Editing Specific Locations¶
In our previous reading, we learned about tools for making global edits on a DataFrame. Those methods are useful for a lot of changes, but sometimes we need more precision than we get from these generalized methods. For example, suppose Mozambique experienced a coup, so we want to set its Polity score to 5. We can’t use replace(15, 5)
, because that would also change the value for Russia, which also has a value of 15 in our data.
In these circumstances, we need to directly edit specific locations in our DataFrame.

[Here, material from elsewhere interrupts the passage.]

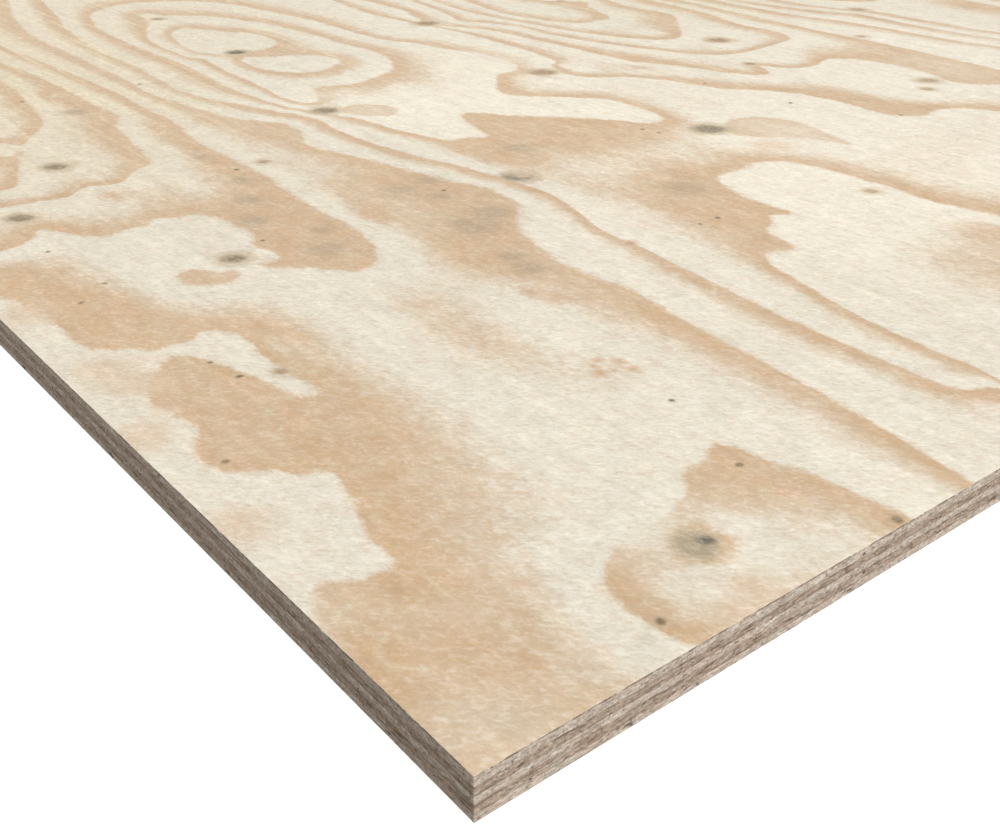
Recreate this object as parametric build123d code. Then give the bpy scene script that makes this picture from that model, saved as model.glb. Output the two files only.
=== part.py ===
from build123d import *
import os

# Softwood plywood sheet, five veneers glued crosswise and trimmed to size.
# Millimetres. The origin is at the centre of the underside, +X runs along the
# sheet's length, which is the grain of its two outer veneers, and +Z is up.

# Trimmed sheet
sheet_length = 2440.0
sheet_width = 1220.0

# Veneers, measured through the thickness from the face down
face_thickness = 4.1
upper_crossband_thickness = 3.5
core_thickness = 3.0
lower_crossband_thickness = 4.1
back_thickness = 3.3

# Edge finish
arris_radius = 0.4  # long edges of the outer veneers, eased by sanding
corner_radius = 0.8  # the four upright corners, rubbed in handling

# Lay-up from the floor up. The grain of each veneer crosses that of its neighbours.
layup = [
    ("back_veneer", back_thickness),
    ("lower_crossband", lower_crossband_thickness),
    ("core_veneer", core_thickness),
    ("upper_crossband", upper_crossband_thickness),
    ("face_veneer", face_thickness),
]


def trimmed_veneer(underside, thickness):
    """One veneer of the full sheet size, standing on the height given."""
    with BuildPart() as veneer:
        with BuildSketch(Plane.XY.offset(underside)):
            RectangleRounded(sheet_length, sheet_width, corner_radius)
        extrude(amount=thickness)
    return veneer.part


def eased(veneer, side):
    """An outer veneer with the arris all round its upper (-1) or lower (0) face rounded off."""
    return fillet(veneer.edges().group_by(Axis.Z)[side], arris_radius)


def lay_up():
    """The five veneers, each resting on the one below, by name."""
    sheet = {}
    underside = 0.0
    for name, thickness in layup:
        sheet[name] = trimmed_veneer(underside, thickness)
        underside += thickness
    sheet["face_veneer"] = eased(sheet["face_veneer"], -1)
    sheet["back_veneer"] = eased(sheet["back_veneer"], 0)
    return sheet


os.makedirs("parts", exist_ok=True)
for name, veneer in lay_up().items():
    veneer.label = name
    export_step(veneer, f"parts/{name}.step")
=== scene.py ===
import bpy
import math
import numpy as np
from mathutils import Matrix, Vector
from mathutils.geometry import delaunay_2d_cdt


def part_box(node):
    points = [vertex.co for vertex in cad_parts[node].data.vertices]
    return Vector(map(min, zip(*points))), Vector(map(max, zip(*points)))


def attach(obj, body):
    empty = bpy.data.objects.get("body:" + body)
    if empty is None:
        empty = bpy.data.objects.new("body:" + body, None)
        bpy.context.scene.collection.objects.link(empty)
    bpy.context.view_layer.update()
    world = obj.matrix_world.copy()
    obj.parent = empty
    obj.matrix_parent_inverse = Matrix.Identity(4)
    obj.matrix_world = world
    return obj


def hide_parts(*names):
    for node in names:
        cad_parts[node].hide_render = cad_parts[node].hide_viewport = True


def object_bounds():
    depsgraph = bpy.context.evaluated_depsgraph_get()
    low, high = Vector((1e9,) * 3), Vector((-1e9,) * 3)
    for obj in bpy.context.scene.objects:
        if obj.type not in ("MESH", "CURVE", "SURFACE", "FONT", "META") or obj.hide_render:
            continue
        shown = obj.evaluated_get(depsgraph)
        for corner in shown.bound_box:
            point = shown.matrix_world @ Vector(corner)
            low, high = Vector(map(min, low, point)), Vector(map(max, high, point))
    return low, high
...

Review: Editing Locations in Python and Numpy¶
Before diving into how we do this in pandas, though, it may be helpful to review how we do this with other data structures in Python. For example, let’s review how to edit an entry in a list with []
:
[1]:
my_list = [1, 2, 3]
my_list[2]
[1]:
3
[2]:
my_list[2] = -42
my_list
[2]:
[1, 2, -42]
As we can see, when we write my_list[2]
on the left side of the assignment operator (a single equals sign), then whatever we put on the right side of the assignment operator is being assigned into the entry with index 2 of the list.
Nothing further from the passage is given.